The valuations also give the founders of technology companies extraordinary control over the market for the private sale of company stock.

Whether employees realize it or not, the stock the company grants to them often explicitly prevents its sale to anyone, or in any private secondary market, without the express written consent of the founder, the chief executive or the board of directors. Obviously this becomes a problem when an employee wants to sell his or her private stock. And who wouldn’t, if for instance, the stock is issued to employees at a $500 million valuation, and then sold to outside investors at a $1.5 billion valuation.

This is often the point where the founder steps in and says, sorry, no sale, or at least not at the higher valuation. Selling implies the person is no longer a true believer in the company or in its mission. This dynamic falls especially hard on early investors who are not company employees, those so-called “series A” or “series B” venture-capital investors who would like to sell at the higher valuation but can do so only with the founder’s or chief executive’s permission and only at the sanctioned valuation. Employees looking to diversify their wealth also often feel frustrated.

Whether the Securities and Exchange Commission has examined these odd discrepancies in valuations of private tech companies is not known. A spokesman for the S.E.C. declined to comment.

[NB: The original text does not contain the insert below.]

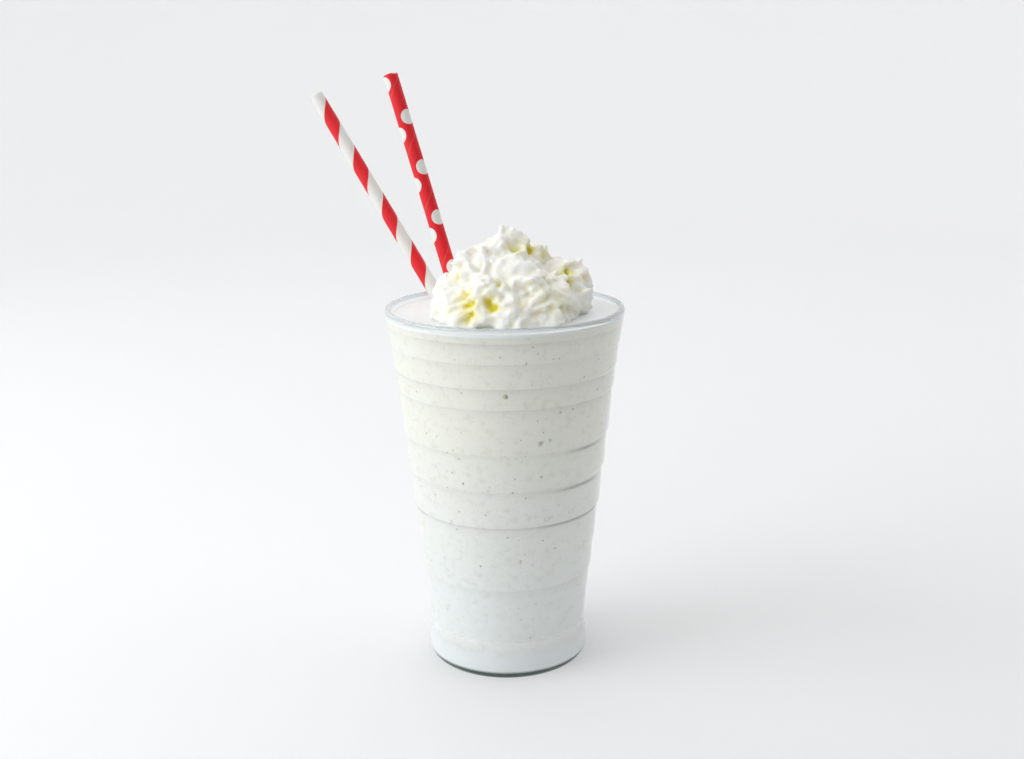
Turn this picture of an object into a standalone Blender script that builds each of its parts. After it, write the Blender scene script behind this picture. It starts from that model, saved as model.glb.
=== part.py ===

Regardless, the payoff, of course, is an initial public offering of the stock. Once that happens, as with Snap Inc. last week, 409A valuations are no longer needed. With the company shares trading, the market sets the valuation at nearly every second of every day. Independent valuation experts with their false precision are no longer needed. Before that big event, though, 409A valuations allow a lot of stock to be issued to insiders at prices that don’t make a whole lot of sense.